Assunto tabu, seja em família ou não, é política. “Não posso me posicionar. Meus leitores votam em todas as pessoas. Preciso me manter neutro.” 

“Sempre tive parcerias com o governo federal, com todos praticamente”, diz ele, citando Fernando Henrique Cardoso, Lula e Temer. “Criamos material totalmente apartidário, longe de qualquer coisa que possa lançar alguma dúvida sobre a neutralidade ideológica dos personagens.” Nesses projetos, o cartunista afirma abrir mão do cachê. “Cobro só os custos de produção”. 

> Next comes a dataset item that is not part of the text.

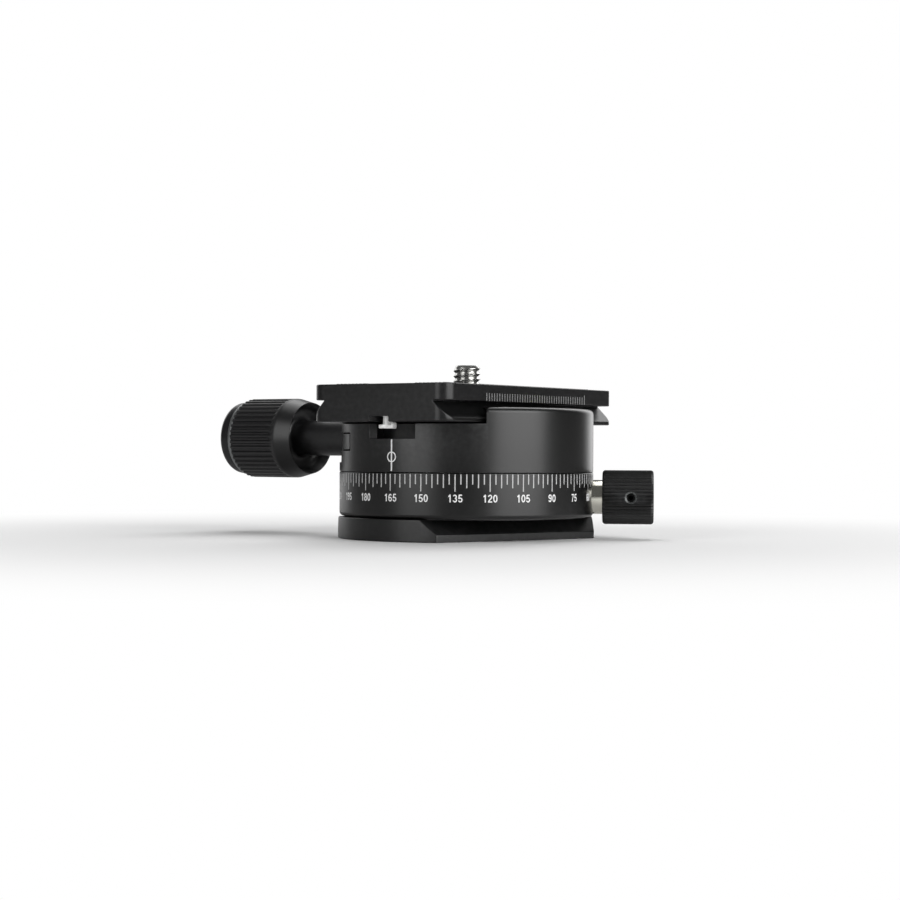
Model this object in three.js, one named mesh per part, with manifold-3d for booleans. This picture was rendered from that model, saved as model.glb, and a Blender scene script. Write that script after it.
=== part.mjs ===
// Panoramic tripod head: a foot with a threaded socket, a graduated ring with a pan lock,
// a turntable that ends in a screw clamp, and a quick-release plate held in the clamp.
// Millimetres, +Z up, origin on the pan axis at the underside of the foot.
// The clamp's groove runs along Y and its knob points along -X.
import * as THREE from "three";
import { mergeVertices } from "three/addons/utils/BufferGeometryUtils.js";
import Module from "manifold-3d";

// Fineness of round surfaces, as counts of sides
const drum_sides = 64;
const bearing_sides = 40;
const middle_sides = 28;
const small_sides = 12;
const fillet_steps = 3;
const edge_steps = 2;

// Shared values
const running_gap = 0.3; // free space left between neighbours
const cut_overrun = 2; // how far a cutting tool reaches past the face that it opens
const weld_distance = 0.0001; // vertices closer than this are one
const dovetail_width = 38; // across the outer edges of the foot and of the plate, one standard

// Foot: a round plate with a dovetail under it, turned away from the clamp's groove
const foot_reach = 0.3; // past the drum, all round
const foot_height = 5.1;
const foot_edge_height = 1.7; // upright edge below the 45 degree slopes
const foot_turn_deg = -17.1; // direction of the dovetail's flat side
const seam_height = 0.4; // shadow gap between foot and ring
const seam_inset = 1.7;
const socket_diameter = 7.94; // minor diameter of the 3/8 inch thread
const bushing_wall = 2.23;
const bushing_length = 11.2;
const bushing_flange_reach = 1.2; // past the bushing's wall
const bushing_flange_height = 1.1;
const bushing_recess = 0.2; // below the foot's underside
const boss_wall = 2.1; // round the bushing's hole
const boss_roof = 1.9; // over the bushing's hole

// Countersunk screws that hold the foot to the ring
const foot_screw_inset = 5.5; // from the drum's side
const foot_screw_spread_deg = 25; // either side of the dovetail's long direction
const foot_screw_diameter = 3;
const foot_screw_head_diameter = 5.6;
const foot_screw_head_height = 1.6;
const foot_screw_length = 10;
const foot_screw_socket = 2; // across corners of the hexagon
const foot_screw_socket_depth = 1.2;
const foot_screw_recess = 0.2;

// Graduated ring
const ring_height = 10.1;
const ring_bottom_chamfer = 0.7;
const ring_top_chamfer = 0.25;
const glide_rim = 3; // from the drum's side to the glide ring
const glide_width = 6;
const glide_groove_depth = 0.75;
const pan_gap = 0.25; // between ring and turntable

// Spindle and its retainer
const spindle_wall = 6.4;
const spindle_seat_depth = 1;
const retainer_thickness = 1.2;
const retainer_reach = 3.6; // past the spindle
const retainer_lift = 0.3; // above the foot's spigot
const retainer_boss_room = 0.7; // round the foot's boss
const lower_glide_thickness = 0.5;
const spindle_screw_count = 3;
const retainer_screw_diameter = 2.5;
const retainer_screw_head_diameter = 4.7;
const retainer_screw_head_height = 1;
const retainer_screw_length = 7;
const retainer_screw_socket = 1.7;
const retainer_screw_socket_depth = 0.7;

// Turntable with the fixed jaw
const turntable_height = 10.85; // from its underside to the groove's floor
const jaw_height = 3.7; // jaws above the groove's floor
const drum_fillet = 1.25;
const groove_side_room = 1.3; // from the plate to the upright walls at the rim
const jaw_thickness = 9.7; // from those walls to the drum's side
const jaw_ledge_height = 1.9; // turntable left under the moving jaw
const lip_half_length = 18; // the undercut lips stop short of the rim
const lip_root = 0.7; // how far a lip reaches into its jaw
const pocket_width = 13.5; // stop pockets at the groove's ends
const pocket_depth = 3.45;
const pocket_end_room = 0.4; // left before a stop screw meets the pocket's end wall
const turntable_screw_diameter = 4;
const turntable_screw_head_diameter = 7;
const turntable_screw_head_height = 4;
const turntable_screw_length = 12;
const turntable_screw_recess = 0.4;
const turntable_screw_socket = 3.4;
const turntable_screw_socket_depth = 2;

// Bubble level in the top of the fixed jaw
const level_margin = 0.8; // from the level's pocket to the plate's side and to the drum's fillet
const level_height = 5.4;
const level_recess = 0.15;
const level_wall = 0.6;
const level_floor = 0.8;
const level_lens_height = 1.6;
const level_lens_recess = 0.65; // below the cup's rim
const level_lens_crown = 0.35;

// Moving jaw, its tongues and springs
const moving_jaw_inset = 0.6; // from the drum's side
const tongue_length = 5.3; // along the jaw's travel
const tongue_width = 3.5; // inwards from the jaw's round side
const tongue_bottom = 4.9; // above the turntable's underside
const tongue_height = 3.6;
const spring_offset = 11.5; // from the clamp screw
const spring_diameter = 4.6;
const spring_wire = 0.7;
const spring_room = 0.4; // round the spring in its bore
const spring_jaw_depth = 4;
const spring_body_depth = 6;

// Clamp screw and knob, along -X
const clamp_roof = 0.35; // metal between the screw's bore and the groove's floor
const clamp_screw_diameter = 5;
const clamp_screw_length = 55;
const clamp_screw_head_diameter = 8.5;
const clamp_screw_head_height = 5;
const clamp_screw_head_recess = 0.2; // below the end of the knob's core
const clamp_screw_socket = 4.6;
const clamp_screw_socket_depth = 2.5;
const clamp_tip_room = 2; // free depth past the screw's tip
const clamp_stem_diameter = 8.7;
const thrust_washer_reach = 0.85; // past the knob's stem
const thrust_washer_thickness = 0.9;
const spotface_depth = 0.8; // seat of the thrust washer, into the moving jaw
const spotface_room = 0.5; // round the thrust washer
const clamp_knob_standoff = 17; // from the drum's side to the knob's rim
const clamp_knob_diameter = 19.8;
const clamp_rim_radius = 0.6;
const clamp_band_length = 4.5;
const clamp_grip_length = 14.7;
const clamp_dish_depth = 3.4;
const clamp_dish_wall = 0.9;
const clamp_dish_root = 1.3;
const clamp_rib_count = 43;
const clamp_rib_height = 0.5;
const clamp_grip_wall = 0.5; // under the ribs
const clamp_cap_length = 3.8;
const clamp_cap_inset = 0.9; // from the grip's outside
const clamp_cap_round = 1.6;
const set_screw_diameter = 3.4;
const set_screw_offset = 4.5; // from the end of the smooth band
const set_screw_socket = 1.8;
const set_screw_socket_depth = 1.6;

// Pan lock, on a radial axis of its own
const lock_turn_deg = 29.4;
const lock_screw_diameter = 5;
const lock_bushing_wall = 0.7;
const lock_bushing_length = 7.2;
const lock_shoulder_reach = 0.5; // past the bushing's wall
const lock_spotface_room = 0.2; // round the shoulder
const lock_spotface_depth = 0.6;
const lock_spotface_lift = 0.15; // above the ring's underside
const lock_knob_standoff = 2.2; // from the drum's side
const lock_knob_length = 12;
const lock_knob_diameter = 12.7;
const lock_knob_round = 0.8;
const lock_knob_end_wall = 1.6;
const lock_rib_count = 44;
const lock_rib_height = 0.22;
const grub_offset = 6.7; // from the knob's near end
const grub_diameter = 2.1;
const grub_recess = 0.4;
const grub_socket = 1.3;
const grub_socket_depth = 1;
const shoe_floor = 0.45; // metal between the shoe's bore and the retainer's room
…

“Temos que colocar para a criançada ideias, lições e comportamentos necessários para o país. Trabalhamos para a família, no sentido mais amplo.” 

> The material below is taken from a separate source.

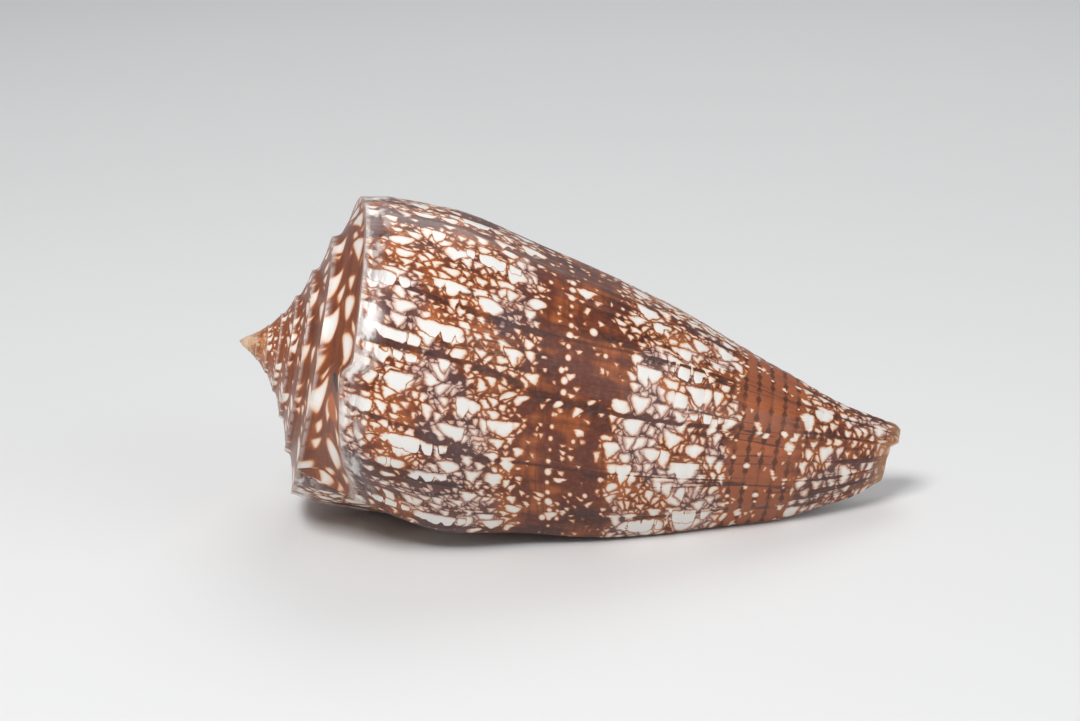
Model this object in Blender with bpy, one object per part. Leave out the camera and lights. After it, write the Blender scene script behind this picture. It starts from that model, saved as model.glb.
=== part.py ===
"""Cone shell, one solid: a wall coiled about one axis, lying on its lip and its body whorl.

The surface is worked out in the shell's own frame. X is the coiling axis, from the apex at 0 to the
front end. A turn of 0 is the lip, and whole turns count back from it towards the apex. At each turn the
keel is the shoulder's edge. Behind it a ramp runs in to the whorl before, and in front of it the body
runs down to the front end.
"""
from math import cos, exp, pi, radians, sin

import bmesh
import bpy
import numpy as np
from mathutils import Matrix, Vector

MM = 0.001

# Driving dimensions, in millimetres and turns
LENGTH = 80.0
SHOULDER_RADIUS = 21.0              # of the keel at the lip, before it draws in
WHORLS = 7
GROWTH = (0.273, 0.025)             # the radius falls off as exp(a * turn - b * turn squared)
SPIRE_SLOPE = 0.361                 # axial rise of the keel for each millimetre of radius
TIP_HEIGHT, TIP_RADIUS = 3.9, 2.2   # the drawn-out tip of the spire
TIP_BLUNT = 0.5                     # how far the very tip is rounded off
LIP_SAG = 2.3                       # the keel slides forward over the last half turn
LIP_DIP = 2.5                       # and dips once more just before the lip
KEEL_FADE = 2.8                     # the shoulder draws in over the same stretch
SCAR_TURN, SCAR_STEP = -0.140, 1.2  # a healed break, where the keel jumps back
SCAR_WIDTH = 0.012                  # turns over which it does so
CHANNEL = 0.13                      # depth of the ramp's channel, as a share of its width
CHANNEL_RISE, CHANNEL_FALL = 0.05, 0.7  # how steeply the channel starts at the suture, and its shape beyond
FRONT_TRIM = 1.7                    # how far the lip's front corner falls short of the front end
LIP_FLARE, FLARE_PLACE = 5.0, 3.8   # the lip's swelling towards the front
LIP_HOLLOW = 1.4                    # and how far it draws in behind that
INNER_SLIM = 0.07                   # how much slimmer the body is where the aperture faces it
SHOULDER_REACH = 0.15               # share of the body over which the shoulder's own shape dies away
FRONT_START, FRONT_LIP = 0.4, 4.6   # radius of the front end one turn back and at the lip
FRONT_POWER = 6                     # how late along the body that radius makes itself felt
FRONT_HOLLOW = 1.0                  # depth of the dimple in the front end
CANAL_LEAN = (-3.6, 2.3)            # sideways drift of the front end
LEAN_START, LEAN_LENGTH = 15.0, 65.0
LEAN_LIMIT = 1.1                    # the drift stops growing this share of the way
BODY_LEAD, RAMP_LAG = 5.0, 8.0      # degrees by which a growth line leads on the body, lags on the ramp
LEAD_REACH = 0.13                   # share of the body over which the lead builds up
LEAD_LOSS = 0.5                     # share of the lead that is lost again at the front end
GROOVES, GROOVE_DEPTH = 9, 0.16     # spiral grooves round the front third

# The hollow
WALL, LIP_WALL, INNER_WALL = 1.5, 0.9, 0.15
LUMEN_TURNS = 1.9                   # how far back it reaches
LUMEN_PAST = 0.035                  # turns by which the cut runs on past the lip
LUMEN_REACH = 0.66                  # share of the body that it fills
LUMEN_OPENING = 0.40                # and how much more it fills at the lip
LUMEN_GAP = 0.3                     # the least height between its roof and its floor
OUTER_SETBACK, INNER_SETBACK = 1.2, 1.8  # its distance from the keels in front and behind, in walls

# Stretches of the last whorl over which the changes above come in, in turns from the lip
SAG_SPAN = (-0.6, 0.05)
DIP_SPAN = (-0.15, 0.0)
FADE_SPAN = (-0.11, 0.0)
HEALED_SPAN = (-0.07, -0.01)
TRIM_SPAN = (-0.5, 0.05)
FRONT_SPAN = (-1.0, 0.05)
FLARE_SPAN = (-0.55, 0.0)
HOLLOW_SPAN = (-0.3, 0.0)
SLIM_SPAN = (-0.86, -1.0)
WALL_SPAN = (-0.25, 0.0)
OPENING_SPAN = (-0.42, -0.02)

# Stretch of the body over which the lead is lost, in shares of its length
LEAD_LOSS_SPAN = (0.85, 1.0)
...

Ele diz que ainda não foi procurado pelo governo de Jair Bolsonaro. “Também não procuramos. Até poderia ter surgido algo se tivesse tido tempo. Mas são tantos lançamentos.” 

Os novos produtos vêm na esteira das comemorações dos 60 anos da primeira tirinha publicada, que serão celebrados no dia 18 de julho. 

O filme “Laços”, que estreou na semana passada e conta a história da turminha, foi “a realização de um sonho”. E os livros ilustrados com histórias de Monteiro Lobato, lançados neste ano, uma superação. 

“A primeira vez que me procuraram para ilustrar algo dele foi na década de 1980. Mas eu tinha medo de macular a obra. Lobato é um dos meus maiores ídolos.”

“O estopim para eu resolver aceitar mais um convite foi a obra dele cair em domínio público. Algumas editoras já estavam se preparando para fazer adaptações e eu pensei: ‘Agora Lobato é de todos e eu tenho um bom estúdio com ilustradores maravilhosos’.” 

Foram dois livros lançados até agora: “Narizinho Arrebitado”, que vendeu 40 mil exemplares em quatro meses, e “O Sítio do Picapau Amarelo”, com 10 mil em dois meses. 

Outros produtos são o gibi “Geração 12”, um mangá com os personagens da Turma da Mônica com 12 anos, e o musical Brasilis, com a presença do Olodum e da cantora Paula Lima no palco com a turminha. 

As novidades vêm para impulsionar ainda mais o império da Mauricio de Sousa Produções. Nos últimos 60 anos, foram cerca de 1,2 bilhão de revistas impressas no mundo. Elas são consumidas por 10 milhões de leitores todos os meses. 

O perfil do YouTube conta com 13 milhões de inscritos e 10 bilhões de visualizações. Brasil, EUA, Rússia, México e Argentina são os países com maior audiência. 

Mônica Toy, uma animação sem diálogos, é um dos principais xodós dele. “Você faz, posta e vai para o mundo. É mágico! Sempre foi meu sonho”.

E ainda tem mais. Ele promete a volta do índio Papa-Capim. “Fui para a Amazônia, visitei várias aldeias. Acho que está chegando a hora”. Também está nos planos uma história da turminha adulta. “A ideia é que eles comecem com 25 anos e envelheçam ano a ano”. 

O passeio pelos estúdios segue até que o assessor adverte: “É dia de visitação”. O local recebe grupos de 20 pessoas de terça a quinta. Ele cruza com um grupo. Eles se surpreendem ao perceber a presença do criador da Turma da Mônica. 

“Mauricio! Ai, meu Deus! Vou desmaiar!”, diz uma das crianças. Todos se viram e começam a falar ao mesmo tempo com o cartunista. Ele promete uma foto com o grupo e pede a um dos monitores: “Me avise assim que estiverem todos juntos”. 

Aos 83 anos, nem ele sabe responder de onde vem tanta vitalidade. “Vim com ela. Agradeço aos meus pais e a todas as pessoas que me falam: ‘Aprendi a ler nas suas histórias’. Esse é o mantra mais agradável e mais lindo que eu conheço”.